[Task requirements] Write the material out again, line by line, exactly as it is.

[Information supplied]
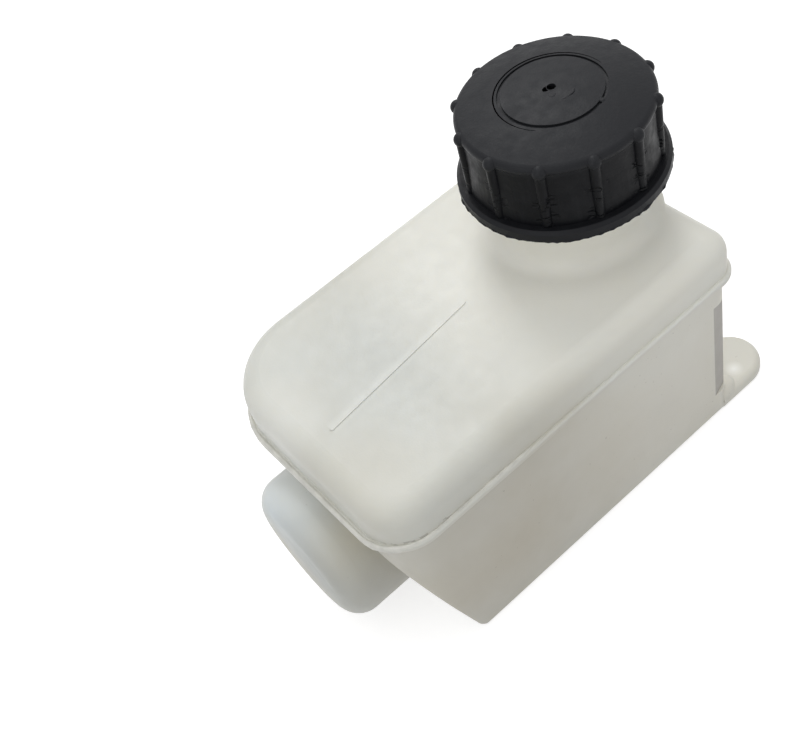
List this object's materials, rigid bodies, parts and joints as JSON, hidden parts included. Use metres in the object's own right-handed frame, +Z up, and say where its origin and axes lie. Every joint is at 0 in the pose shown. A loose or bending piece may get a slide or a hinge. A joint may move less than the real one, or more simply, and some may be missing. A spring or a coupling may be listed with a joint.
{
  "type": "brake fluid reservoir",
  "caption": "Translucent welded brake fluid reservoir with a round end boss, a mounting ear and a black ribbed screw cap.",
  "frame": {"origin": "middle of the footprint, on the base", "axes": "+X along the tank from the round boss to the neck end, +Y to the rear, +Z up along the neck"},
  "size_m": [0.1352, 0.072, 0.1064],
  "materials": {
    "tank_plastic": "milky translucent, satin",
    "strainer_plastic": "satin",
    "gasket_rubber": "matt",
    "baffle_plastic": "satin",
    "cap_plastic": "moulded, slightly glossy black"
  },
  "bodies": {
    "tank": {"lower_shell": "tank_plastic", "upper_shell": "tank_plastic", "strainer": "strainer_plastic"},
    "cap_seal": {"cap_gasket": "gasket_rubber", "vent_baffle": "baffle_plastic"},
    "cap": {"cap_shell": "cap_plastic"}
  },
  "joints": [
    {"name": "cap_rise", "type": "slide", "parent": "tank", "child": "cap_seal", "axis": [0, 0, 1], "range_m": [0, 0.008]},
    {"name": "cap_turn", "type": "hinge", "parent": "cap_seal", "child": "cap", "pos_m": [0.03245, 0, 0.0831], "axis": [0, 0, 1], "range_deg": [0, 720]}
  ],
  "couplings": [
    {"joint": "cap_rise", "follows": "cap_turn", "m_per_rad": 0.00063662}
  ]
}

[Solution for this problem]
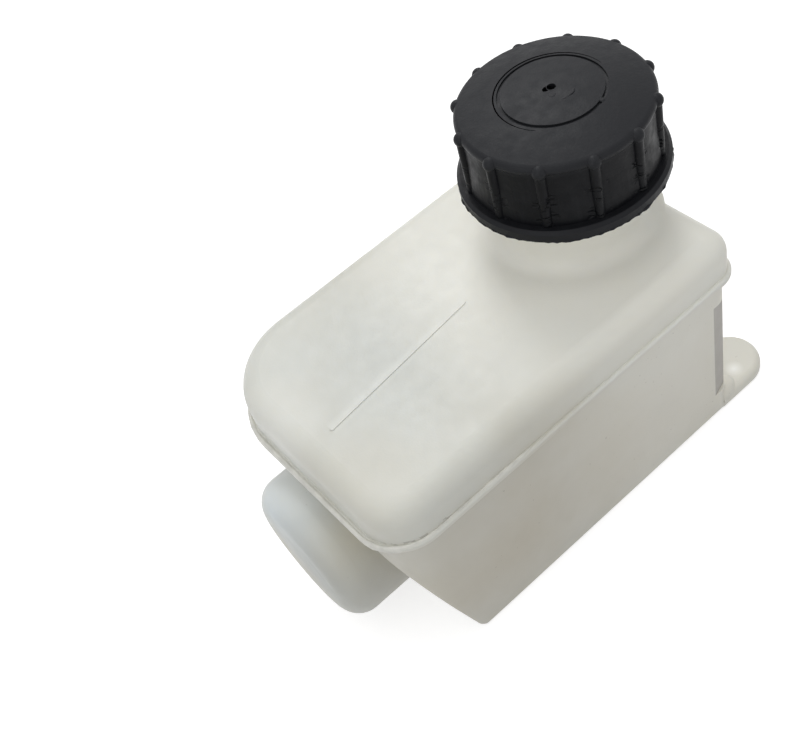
List this object's materials, rigid bodies, parts and joints as JSON, hidden parts included. Use metres in the object's own right-handed frame, +Z up, and say where its origin and axes lie. Every joint is at 0 in the pose shown. A loose or bending piece may get a slide or a hinge. A joint may move less than the real one, or more simply, and some may be missing. A spring or a coupling may be listed with a joint.
{
  "type": "brake fluid reservoir",
  "caption": "Translucent welded brake fluid reservoir with a round end boss, a mounting ear and a black ribbed screw cap.",
  "frame": {"origin": "middle of the footprint, on the base", "axes": "+X along the tank from the round boss to the neck end, +Y to the rear, +Z up along the neck"},
  "size_m": [0.1352, 0.072, 0.1064],
  "materials": {
    "tank_plastic": "milky translucent, satin",
    "strainer_plastic": "satin",
    "gasket_rubber": "matt",
    "baffle_plastic": "satin",
    "cap_plastic": "moulded, slightly glossy black"
  },
  "bodies": {
    "tank": {"lower_shell": "tank_plastic", "upper_shell": "tank_plastic", "strainer": "strainer_plastic"},
    "cap_seal": {"cap_gasket": "gasket_rubber", "vent_baffle": "baffle_plastic"},
    "cap": {"cap_shell": "cap_plastic"}
  },
  "joints": [
    {"name": "cap_rise", "type": "slide", "parent": "tank", "child": "cap_seal", "axis": [0, 0, 1], "range_m": [0, 0.008]},
    {"name": "cap_turn", "type": "hinge", "parent": "cap_seal", "child": "cap", "pos_m": [0.03245, 0, 0.0831], "axis": [0, 0, 1], "range_deg": [0, 720]}
  ],
  "couplings": [
    {"joint": "cap_rise", "follows": "cap_turn", "m_per_rad": 0.00063662}
  ]
}